▸ Problem details
Below this line is a set of entries; quote exactly the lines from the line that contains "imported = [obj" to the line that contains "obj.parent = None", both lines included.

▸ Input rows
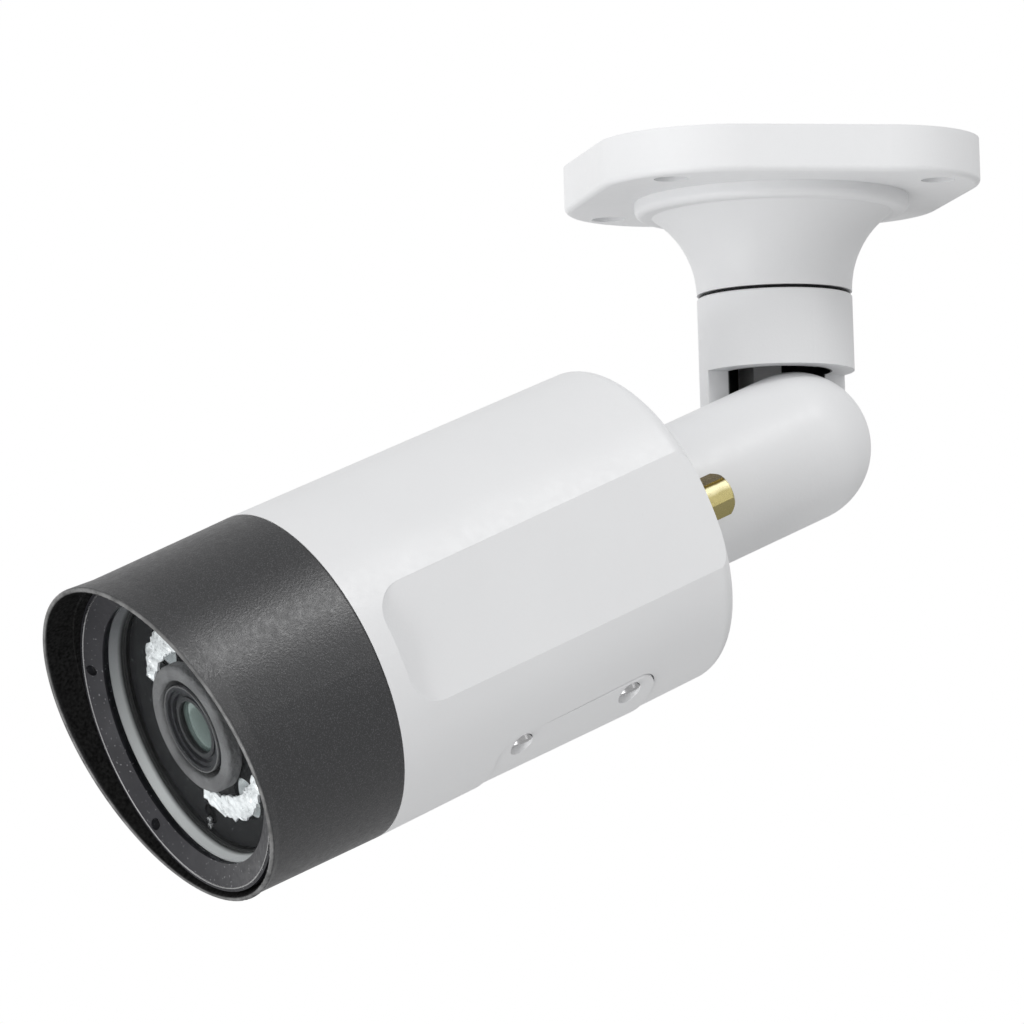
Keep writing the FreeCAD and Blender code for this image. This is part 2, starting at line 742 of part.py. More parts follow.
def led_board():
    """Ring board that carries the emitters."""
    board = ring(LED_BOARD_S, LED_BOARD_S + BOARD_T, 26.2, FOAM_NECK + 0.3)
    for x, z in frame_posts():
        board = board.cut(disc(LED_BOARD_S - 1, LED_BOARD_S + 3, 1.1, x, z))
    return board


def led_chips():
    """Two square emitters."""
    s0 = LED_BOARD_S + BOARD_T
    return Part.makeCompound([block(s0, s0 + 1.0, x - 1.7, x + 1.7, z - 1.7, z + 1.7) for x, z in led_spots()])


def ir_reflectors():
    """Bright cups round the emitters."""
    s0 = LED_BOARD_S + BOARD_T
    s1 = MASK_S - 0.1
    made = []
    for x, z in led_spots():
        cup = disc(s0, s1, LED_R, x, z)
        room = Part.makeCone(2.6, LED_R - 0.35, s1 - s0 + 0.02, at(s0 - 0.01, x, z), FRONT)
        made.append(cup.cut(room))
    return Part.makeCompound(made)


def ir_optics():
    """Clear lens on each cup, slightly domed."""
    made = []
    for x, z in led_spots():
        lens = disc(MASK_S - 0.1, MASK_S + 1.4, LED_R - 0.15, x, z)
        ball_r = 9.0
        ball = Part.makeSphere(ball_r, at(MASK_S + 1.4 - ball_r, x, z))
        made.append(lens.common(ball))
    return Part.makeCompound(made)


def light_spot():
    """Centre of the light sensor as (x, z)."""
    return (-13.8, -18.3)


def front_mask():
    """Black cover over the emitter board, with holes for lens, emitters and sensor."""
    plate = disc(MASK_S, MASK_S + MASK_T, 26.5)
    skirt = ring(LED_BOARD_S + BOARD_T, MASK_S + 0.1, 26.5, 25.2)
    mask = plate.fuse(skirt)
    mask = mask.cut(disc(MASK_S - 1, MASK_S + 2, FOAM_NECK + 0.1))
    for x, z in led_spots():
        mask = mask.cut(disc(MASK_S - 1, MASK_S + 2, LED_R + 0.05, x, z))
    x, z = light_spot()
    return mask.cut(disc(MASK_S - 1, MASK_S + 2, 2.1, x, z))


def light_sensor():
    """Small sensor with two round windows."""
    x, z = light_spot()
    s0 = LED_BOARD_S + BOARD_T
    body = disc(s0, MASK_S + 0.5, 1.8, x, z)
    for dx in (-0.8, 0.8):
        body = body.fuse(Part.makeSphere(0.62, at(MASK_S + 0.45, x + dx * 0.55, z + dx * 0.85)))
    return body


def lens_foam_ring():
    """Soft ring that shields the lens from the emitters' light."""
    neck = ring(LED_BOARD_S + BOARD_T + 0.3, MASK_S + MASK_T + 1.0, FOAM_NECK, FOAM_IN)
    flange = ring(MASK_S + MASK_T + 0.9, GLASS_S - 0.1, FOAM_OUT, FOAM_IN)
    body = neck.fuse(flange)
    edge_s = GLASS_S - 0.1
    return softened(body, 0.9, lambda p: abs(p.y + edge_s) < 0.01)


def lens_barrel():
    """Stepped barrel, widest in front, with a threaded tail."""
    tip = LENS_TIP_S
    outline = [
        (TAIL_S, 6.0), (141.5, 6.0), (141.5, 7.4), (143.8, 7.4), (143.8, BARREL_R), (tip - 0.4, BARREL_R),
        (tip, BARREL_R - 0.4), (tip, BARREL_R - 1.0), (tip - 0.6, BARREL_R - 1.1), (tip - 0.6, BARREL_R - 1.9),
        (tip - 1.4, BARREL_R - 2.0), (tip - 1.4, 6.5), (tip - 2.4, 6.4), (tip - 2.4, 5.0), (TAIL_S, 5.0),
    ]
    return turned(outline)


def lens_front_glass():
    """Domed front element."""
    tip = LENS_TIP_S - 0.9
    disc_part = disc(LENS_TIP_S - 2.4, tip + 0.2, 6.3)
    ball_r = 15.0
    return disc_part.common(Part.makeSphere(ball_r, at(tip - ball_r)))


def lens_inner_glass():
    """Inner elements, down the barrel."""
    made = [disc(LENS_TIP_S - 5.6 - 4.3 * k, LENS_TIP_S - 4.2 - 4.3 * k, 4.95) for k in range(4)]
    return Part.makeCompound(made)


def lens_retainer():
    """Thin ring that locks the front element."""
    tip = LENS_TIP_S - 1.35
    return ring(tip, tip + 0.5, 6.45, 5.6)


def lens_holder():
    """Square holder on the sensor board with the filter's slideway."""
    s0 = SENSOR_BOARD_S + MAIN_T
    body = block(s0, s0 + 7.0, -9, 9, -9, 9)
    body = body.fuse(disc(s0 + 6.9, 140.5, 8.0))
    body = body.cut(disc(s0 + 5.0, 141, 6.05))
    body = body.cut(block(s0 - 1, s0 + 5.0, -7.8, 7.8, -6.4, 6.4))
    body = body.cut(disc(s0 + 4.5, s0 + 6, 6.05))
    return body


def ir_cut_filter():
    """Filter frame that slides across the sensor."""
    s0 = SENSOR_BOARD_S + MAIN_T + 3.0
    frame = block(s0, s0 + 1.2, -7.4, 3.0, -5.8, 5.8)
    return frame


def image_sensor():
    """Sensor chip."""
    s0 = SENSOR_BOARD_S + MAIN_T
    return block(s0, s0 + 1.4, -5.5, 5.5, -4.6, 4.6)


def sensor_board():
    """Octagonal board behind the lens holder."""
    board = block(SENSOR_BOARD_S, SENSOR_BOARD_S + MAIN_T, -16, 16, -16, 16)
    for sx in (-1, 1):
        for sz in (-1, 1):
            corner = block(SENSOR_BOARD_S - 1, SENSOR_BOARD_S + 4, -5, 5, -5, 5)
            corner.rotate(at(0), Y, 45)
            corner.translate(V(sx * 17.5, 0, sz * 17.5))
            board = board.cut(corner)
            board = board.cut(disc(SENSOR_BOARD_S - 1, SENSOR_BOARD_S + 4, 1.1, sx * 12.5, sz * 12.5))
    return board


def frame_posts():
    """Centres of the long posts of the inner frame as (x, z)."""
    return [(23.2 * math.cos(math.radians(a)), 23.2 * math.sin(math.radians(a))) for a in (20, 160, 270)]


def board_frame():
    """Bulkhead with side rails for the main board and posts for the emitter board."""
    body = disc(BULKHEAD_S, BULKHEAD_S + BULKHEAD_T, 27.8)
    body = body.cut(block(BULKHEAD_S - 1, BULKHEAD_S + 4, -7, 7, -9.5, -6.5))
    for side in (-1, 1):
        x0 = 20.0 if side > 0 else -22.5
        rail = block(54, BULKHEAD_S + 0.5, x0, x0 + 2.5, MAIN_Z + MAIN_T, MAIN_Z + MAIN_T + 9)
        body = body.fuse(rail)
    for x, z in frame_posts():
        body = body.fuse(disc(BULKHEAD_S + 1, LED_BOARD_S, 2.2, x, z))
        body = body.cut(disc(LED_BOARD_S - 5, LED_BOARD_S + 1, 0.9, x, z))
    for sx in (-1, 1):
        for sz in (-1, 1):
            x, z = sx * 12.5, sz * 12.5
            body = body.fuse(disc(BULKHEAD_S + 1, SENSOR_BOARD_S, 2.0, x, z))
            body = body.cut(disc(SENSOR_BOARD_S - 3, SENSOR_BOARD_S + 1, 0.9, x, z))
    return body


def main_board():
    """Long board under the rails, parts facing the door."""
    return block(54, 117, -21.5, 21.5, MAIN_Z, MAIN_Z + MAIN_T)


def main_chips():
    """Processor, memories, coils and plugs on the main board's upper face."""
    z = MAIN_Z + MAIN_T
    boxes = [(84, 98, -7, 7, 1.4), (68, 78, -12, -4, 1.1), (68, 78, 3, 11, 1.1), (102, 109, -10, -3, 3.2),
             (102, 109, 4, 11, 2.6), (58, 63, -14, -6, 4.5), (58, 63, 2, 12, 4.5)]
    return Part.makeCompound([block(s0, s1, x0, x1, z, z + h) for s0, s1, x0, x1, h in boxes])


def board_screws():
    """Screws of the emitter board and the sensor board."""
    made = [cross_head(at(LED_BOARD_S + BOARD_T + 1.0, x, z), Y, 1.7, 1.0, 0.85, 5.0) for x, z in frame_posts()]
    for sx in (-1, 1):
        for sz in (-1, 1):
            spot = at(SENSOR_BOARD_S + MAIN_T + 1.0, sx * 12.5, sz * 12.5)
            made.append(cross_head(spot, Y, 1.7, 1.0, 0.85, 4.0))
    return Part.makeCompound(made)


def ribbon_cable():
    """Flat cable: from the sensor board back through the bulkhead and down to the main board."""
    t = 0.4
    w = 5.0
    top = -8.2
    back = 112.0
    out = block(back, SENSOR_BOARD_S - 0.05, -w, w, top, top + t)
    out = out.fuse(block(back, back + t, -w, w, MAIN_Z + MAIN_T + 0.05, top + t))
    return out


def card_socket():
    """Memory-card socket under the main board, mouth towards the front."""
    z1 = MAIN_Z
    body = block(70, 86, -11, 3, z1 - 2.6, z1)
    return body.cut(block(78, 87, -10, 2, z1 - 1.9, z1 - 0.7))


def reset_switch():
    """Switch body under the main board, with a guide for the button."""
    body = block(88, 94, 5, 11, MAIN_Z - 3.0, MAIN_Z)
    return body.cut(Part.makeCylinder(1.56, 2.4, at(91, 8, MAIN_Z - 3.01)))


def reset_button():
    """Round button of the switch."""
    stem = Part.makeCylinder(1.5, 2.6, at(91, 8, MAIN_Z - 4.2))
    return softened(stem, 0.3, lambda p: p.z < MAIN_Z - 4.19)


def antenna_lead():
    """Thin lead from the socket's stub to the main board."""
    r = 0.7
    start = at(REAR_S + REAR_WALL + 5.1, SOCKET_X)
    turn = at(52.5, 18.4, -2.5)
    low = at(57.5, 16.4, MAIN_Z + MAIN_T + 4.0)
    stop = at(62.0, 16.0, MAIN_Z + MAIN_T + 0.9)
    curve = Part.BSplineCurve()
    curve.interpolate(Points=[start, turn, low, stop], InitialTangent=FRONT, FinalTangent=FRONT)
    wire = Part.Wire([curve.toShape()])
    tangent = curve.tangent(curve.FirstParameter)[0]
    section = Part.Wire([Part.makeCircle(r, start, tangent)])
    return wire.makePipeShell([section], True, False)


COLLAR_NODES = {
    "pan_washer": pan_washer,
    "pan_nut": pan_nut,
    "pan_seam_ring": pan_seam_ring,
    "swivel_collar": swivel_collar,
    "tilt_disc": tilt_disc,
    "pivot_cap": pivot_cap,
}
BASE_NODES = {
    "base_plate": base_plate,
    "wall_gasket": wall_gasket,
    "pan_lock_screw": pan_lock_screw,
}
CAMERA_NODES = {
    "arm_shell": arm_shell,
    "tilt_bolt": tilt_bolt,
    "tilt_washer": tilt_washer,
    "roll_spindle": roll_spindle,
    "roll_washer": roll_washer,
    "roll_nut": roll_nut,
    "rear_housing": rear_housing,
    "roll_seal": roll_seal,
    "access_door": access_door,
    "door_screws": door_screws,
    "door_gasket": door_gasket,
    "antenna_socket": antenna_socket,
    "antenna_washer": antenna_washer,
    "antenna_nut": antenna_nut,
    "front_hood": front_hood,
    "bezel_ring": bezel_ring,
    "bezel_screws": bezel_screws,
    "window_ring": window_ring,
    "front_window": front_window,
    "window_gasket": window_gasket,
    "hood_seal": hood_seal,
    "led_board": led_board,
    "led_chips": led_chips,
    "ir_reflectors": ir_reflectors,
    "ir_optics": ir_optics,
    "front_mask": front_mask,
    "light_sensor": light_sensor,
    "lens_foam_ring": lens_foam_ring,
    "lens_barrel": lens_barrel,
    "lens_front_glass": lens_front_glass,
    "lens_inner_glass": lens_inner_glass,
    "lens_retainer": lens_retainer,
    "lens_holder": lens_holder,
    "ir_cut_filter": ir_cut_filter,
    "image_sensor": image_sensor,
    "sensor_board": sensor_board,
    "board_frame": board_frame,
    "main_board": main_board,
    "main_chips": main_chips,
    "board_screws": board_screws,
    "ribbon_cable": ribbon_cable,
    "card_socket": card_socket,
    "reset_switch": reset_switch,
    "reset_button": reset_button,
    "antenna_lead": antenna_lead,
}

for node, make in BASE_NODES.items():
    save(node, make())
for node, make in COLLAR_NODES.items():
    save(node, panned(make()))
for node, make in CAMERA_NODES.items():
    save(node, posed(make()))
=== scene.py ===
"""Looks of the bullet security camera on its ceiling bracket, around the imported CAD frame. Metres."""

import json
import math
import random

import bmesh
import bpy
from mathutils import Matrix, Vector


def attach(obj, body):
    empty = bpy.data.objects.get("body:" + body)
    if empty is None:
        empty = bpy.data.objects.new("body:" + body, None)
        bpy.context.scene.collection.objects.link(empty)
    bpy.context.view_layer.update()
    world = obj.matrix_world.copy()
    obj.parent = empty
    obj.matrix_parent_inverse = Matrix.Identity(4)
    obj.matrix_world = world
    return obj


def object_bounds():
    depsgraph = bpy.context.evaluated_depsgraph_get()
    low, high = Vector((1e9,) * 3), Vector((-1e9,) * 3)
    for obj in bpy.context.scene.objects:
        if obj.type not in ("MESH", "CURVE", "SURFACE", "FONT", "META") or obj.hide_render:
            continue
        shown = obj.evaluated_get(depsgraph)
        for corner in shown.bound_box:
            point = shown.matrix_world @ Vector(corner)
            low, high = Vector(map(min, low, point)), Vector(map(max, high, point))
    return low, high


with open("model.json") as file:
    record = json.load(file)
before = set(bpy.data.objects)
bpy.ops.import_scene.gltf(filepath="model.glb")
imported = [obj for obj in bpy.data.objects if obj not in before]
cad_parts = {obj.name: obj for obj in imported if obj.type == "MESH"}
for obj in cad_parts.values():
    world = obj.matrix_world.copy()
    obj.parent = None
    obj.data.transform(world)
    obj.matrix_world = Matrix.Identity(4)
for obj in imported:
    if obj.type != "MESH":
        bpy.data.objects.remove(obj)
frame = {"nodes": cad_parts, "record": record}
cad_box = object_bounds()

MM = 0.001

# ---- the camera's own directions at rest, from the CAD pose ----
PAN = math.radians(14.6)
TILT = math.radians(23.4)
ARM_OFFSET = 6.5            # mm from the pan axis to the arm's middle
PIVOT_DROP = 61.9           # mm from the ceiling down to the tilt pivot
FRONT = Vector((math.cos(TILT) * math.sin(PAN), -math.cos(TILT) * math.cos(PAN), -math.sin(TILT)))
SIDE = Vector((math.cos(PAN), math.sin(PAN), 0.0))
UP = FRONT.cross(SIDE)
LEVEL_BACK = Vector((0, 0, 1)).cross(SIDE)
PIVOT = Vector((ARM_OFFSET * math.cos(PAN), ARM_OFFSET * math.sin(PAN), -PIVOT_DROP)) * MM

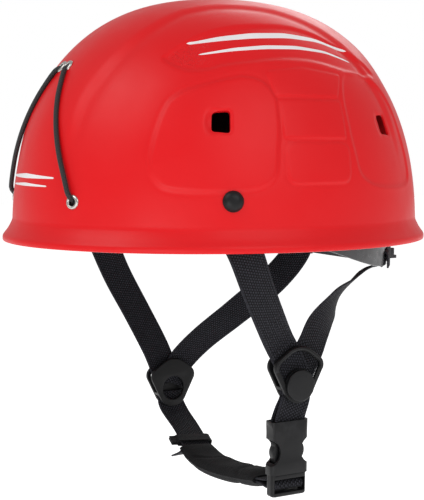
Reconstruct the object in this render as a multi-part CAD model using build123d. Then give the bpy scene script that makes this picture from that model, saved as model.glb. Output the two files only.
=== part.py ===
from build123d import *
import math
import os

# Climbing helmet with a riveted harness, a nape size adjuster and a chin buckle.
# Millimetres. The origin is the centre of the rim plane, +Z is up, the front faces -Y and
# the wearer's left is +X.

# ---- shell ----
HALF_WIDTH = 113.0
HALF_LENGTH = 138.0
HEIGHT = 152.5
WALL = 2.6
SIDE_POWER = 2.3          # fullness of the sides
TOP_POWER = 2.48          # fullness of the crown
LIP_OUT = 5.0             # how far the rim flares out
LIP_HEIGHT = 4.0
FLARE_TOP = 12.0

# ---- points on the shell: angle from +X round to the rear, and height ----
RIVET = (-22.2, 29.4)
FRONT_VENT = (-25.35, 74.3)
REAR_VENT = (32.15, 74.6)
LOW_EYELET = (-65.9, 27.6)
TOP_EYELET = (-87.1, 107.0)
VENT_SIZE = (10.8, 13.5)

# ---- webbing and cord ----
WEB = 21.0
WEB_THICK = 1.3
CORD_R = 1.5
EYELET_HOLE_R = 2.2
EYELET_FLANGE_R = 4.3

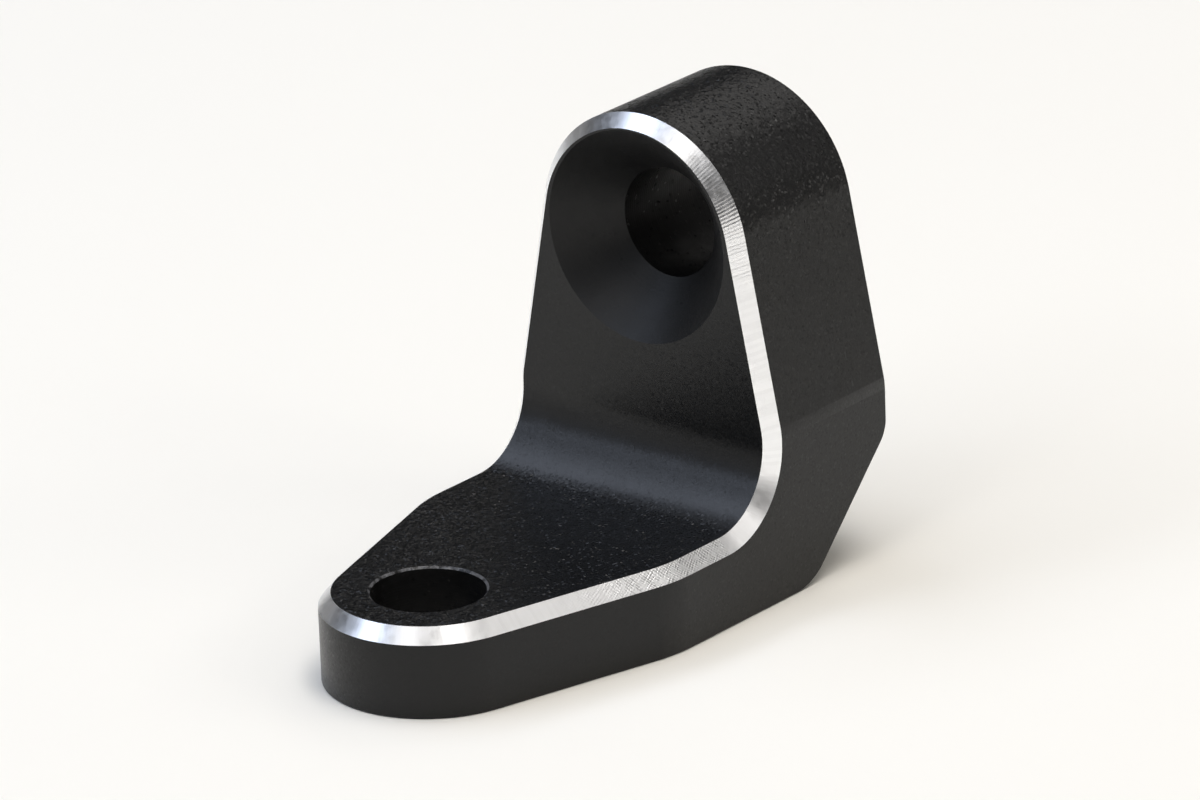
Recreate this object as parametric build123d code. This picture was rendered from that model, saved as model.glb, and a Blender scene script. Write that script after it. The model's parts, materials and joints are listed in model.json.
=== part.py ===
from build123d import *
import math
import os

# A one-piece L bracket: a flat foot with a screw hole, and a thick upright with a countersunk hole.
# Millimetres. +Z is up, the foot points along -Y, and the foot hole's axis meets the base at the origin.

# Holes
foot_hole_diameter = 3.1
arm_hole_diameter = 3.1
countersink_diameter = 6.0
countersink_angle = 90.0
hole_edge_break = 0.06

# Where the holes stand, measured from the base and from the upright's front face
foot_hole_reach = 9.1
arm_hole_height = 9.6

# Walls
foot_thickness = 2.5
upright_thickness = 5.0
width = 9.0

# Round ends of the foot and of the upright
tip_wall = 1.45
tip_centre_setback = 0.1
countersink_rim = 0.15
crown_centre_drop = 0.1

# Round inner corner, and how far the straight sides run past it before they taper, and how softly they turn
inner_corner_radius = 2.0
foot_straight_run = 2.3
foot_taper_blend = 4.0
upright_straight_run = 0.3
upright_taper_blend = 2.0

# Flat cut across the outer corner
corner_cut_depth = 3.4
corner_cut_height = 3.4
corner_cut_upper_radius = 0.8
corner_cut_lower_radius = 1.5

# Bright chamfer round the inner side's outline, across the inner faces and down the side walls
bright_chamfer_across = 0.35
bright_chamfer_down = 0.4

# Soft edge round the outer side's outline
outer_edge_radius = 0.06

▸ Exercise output
imported = [obj for obj in bpy.data.objects if obj not in before]
cad_parts = {obj.name: obj for obj in imported if obj.type == "MESH"}
for obj in cad_parts.values():
    world = obj.matrix_world.copy()
    obj.parent = None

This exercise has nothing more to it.